_What is being asked_:
Copy each line exactly. Leave nothing out.

_Materials provided_:
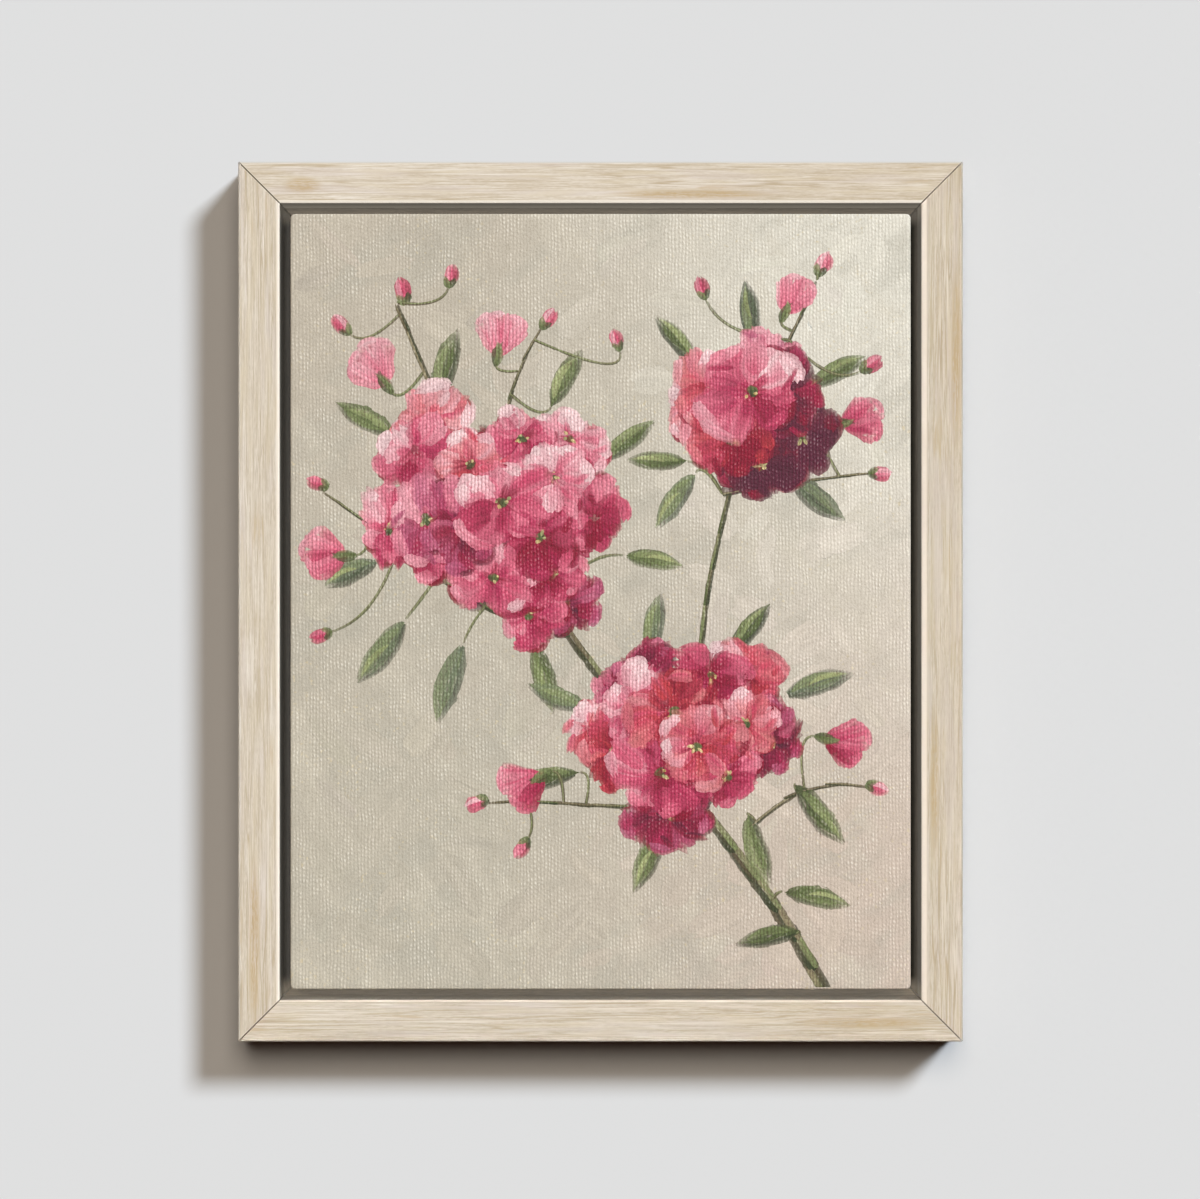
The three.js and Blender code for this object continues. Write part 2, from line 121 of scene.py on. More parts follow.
# Camera: straight at the picture, far enough for its rails' inner sides to show only a little
IMAGE_W = 1200
PIXEL = 0.6541 * MM
FRAME_CENTRE_PX = (600.5, 601.6)
IMAGE_CENTRE_PX = (600.0, 599.5)
DISTANCE = 2.8
SENSOR = 36.0

camera_data = bpy.data.cameras.new("camera")
camera_data.sensor_width = SENSOR
camera_data.lens = SENSOR * DISTANCE / (IMAGE_W * PIXEL)
camera_data.clip_start = 0.1
camera_data.clip_end = 60
camera = bpy.data.objects.new("camera", camera_data)
scene.collection.objects.link(camera)
camera.location = (
    (IMAGE_CENTRE_PX[0] - FRAME_CENTRE_PX[0]) * PIXEL,
    FACE_Y - DISTANCE,
    CENTRE_Z + (FRAME_CENTRE_PX[1] - IMAGE_CENTRE_PX[1]) * PIXEL,
)
camera.rotation_euler = (math.pi / 2, 0, 0)
scene.camera = camera
scene.view_settings.view_transform = "Standard"


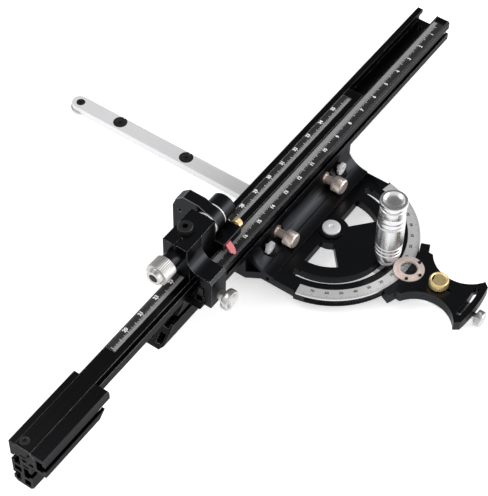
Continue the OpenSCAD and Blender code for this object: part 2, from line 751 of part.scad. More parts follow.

_Written answer_:
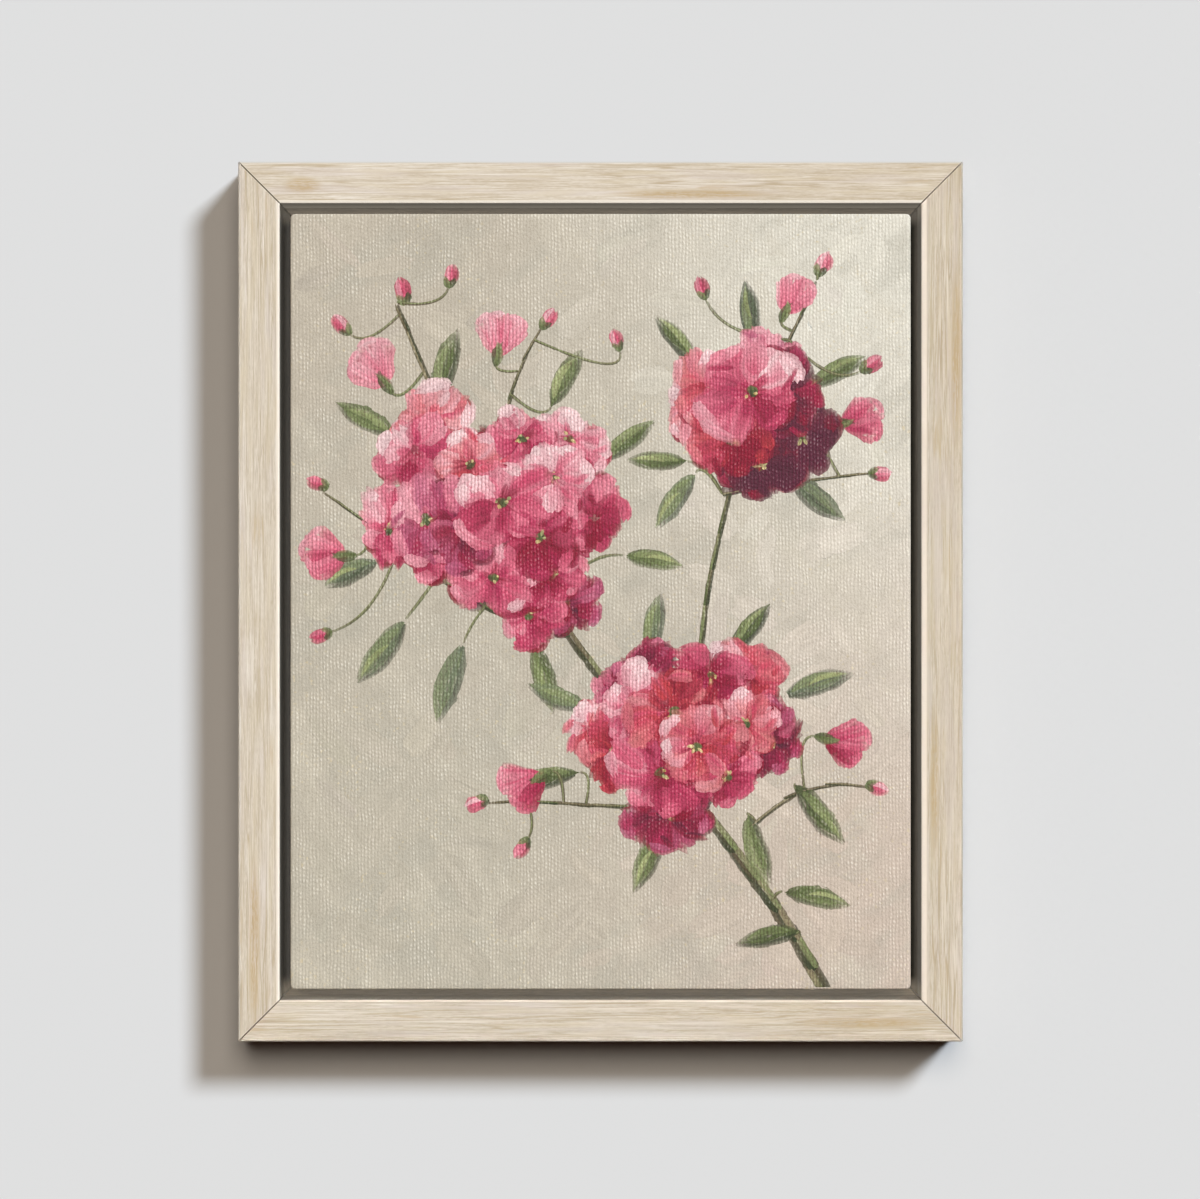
The three.js and Blender code for this object continues. Write part 2, from line 121 of scene.py on. More parts follow.
# Camera: straight at the picture, far enough for its rails' inner sides to show only a little
IMAGE_W = 1200
PIXEL = 0.6541 * MM
FRAME_CENTRE_PX = (600.5, 601.6)
IMAGE_CENTRE_PX = (600.0, 599.5)
DISTANCE = 2.8
SENSOR = 36.0

camera_data = bpy.data.cameras.new("camera")
camera_data.sensor_width = SENSOR
camera_data.lens = SENSOR * DISTANCE / (IMAGE_W * PIXEL)
camera_data.clip_start = 0.1
camera_data.clip_end = 60
camera = bpy.data.objects.new("camera", camera_data)
scene.collection.objects.link(camera)
camera.location = (
    (IMAGE_CENTRE_PX[0] - FRAME_CENTRE_PX[0]) * PIXEL,
    FACE_Y - DISTANCE,
    CENTRE_Z + (FRAME_CENTRE_PX[1] - IMAGE_CENTRE_PX[1]) * PIXEL,
)
camera.rotation_euler = (math.pi / 2, 0, 0)
scene.camera = camera
scene.view_settings.view_transform = "Standard"


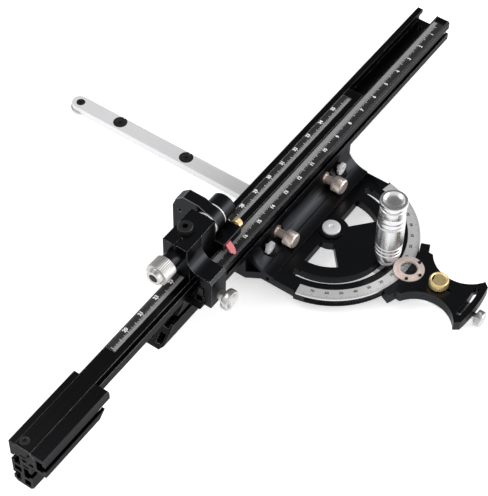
Continue the OpenSCAD and Blender code for this object: part 2, from line 751 of part.scad. More parts follow.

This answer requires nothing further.